▶ **WORK TO COMPLETE**
Starting with the first line and ending with the line that holds "are in millimetres.", repeat the material exactly.

▶ **INFORMATION SHOWN**
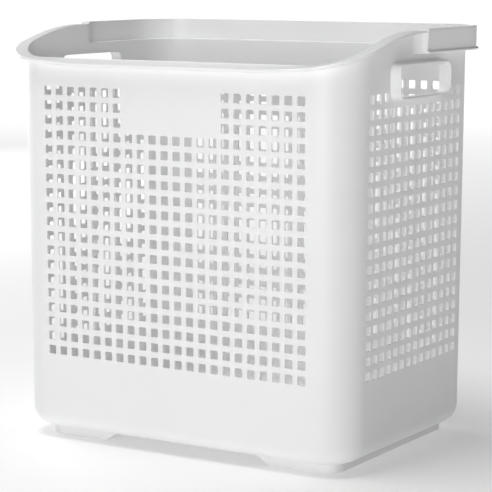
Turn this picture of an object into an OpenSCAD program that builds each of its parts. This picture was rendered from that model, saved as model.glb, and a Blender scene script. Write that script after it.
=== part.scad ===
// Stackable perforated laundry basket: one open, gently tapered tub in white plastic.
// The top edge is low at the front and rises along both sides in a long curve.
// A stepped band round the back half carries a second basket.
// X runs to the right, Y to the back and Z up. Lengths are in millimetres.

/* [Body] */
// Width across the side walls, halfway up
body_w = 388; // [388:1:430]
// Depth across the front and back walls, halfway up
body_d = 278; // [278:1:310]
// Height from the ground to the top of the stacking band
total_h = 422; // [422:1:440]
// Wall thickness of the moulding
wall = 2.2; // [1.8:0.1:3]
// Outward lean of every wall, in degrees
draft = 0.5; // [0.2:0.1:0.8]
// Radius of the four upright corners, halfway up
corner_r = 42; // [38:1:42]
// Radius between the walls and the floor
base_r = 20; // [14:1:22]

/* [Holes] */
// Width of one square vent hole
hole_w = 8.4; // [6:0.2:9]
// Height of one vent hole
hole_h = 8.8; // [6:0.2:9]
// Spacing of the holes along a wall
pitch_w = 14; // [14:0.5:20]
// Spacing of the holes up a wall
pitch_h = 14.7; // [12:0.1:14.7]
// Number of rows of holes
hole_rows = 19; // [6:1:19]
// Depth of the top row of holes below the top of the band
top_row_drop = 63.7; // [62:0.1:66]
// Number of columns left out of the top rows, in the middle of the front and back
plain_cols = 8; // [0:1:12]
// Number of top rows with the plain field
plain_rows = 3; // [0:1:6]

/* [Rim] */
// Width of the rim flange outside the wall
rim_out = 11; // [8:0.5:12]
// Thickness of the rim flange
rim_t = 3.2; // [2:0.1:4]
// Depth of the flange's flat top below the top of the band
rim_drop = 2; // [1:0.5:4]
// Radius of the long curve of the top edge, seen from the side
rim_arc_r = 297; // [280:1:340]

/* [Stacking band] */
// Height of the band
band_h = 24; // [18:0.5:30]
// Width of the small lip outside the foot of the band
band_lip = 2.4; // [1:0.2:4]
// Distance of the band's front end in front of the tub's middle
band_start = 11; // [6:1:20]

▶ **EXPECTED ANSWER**
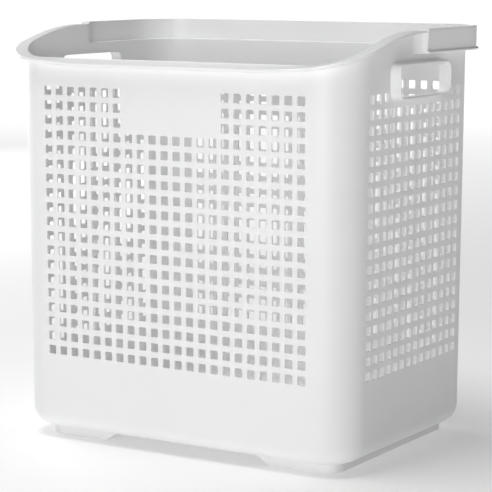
Turn this picture of an object into an OpenSCAD program that builds each of its parts. This picture was rendered from that model, saved as model.glb, and a Blender scene script. Write that script after it.
=== part.scad ===
// Stackable perforated laundry basket: one open, gently tapered tub in white plastic.
// The top edge is low at the front and rises along both sides in a long curve.
// A stepped band round the back half carries a second basket.
// X runs to the right, Y to the back and Z up. Lengths are in millimetres.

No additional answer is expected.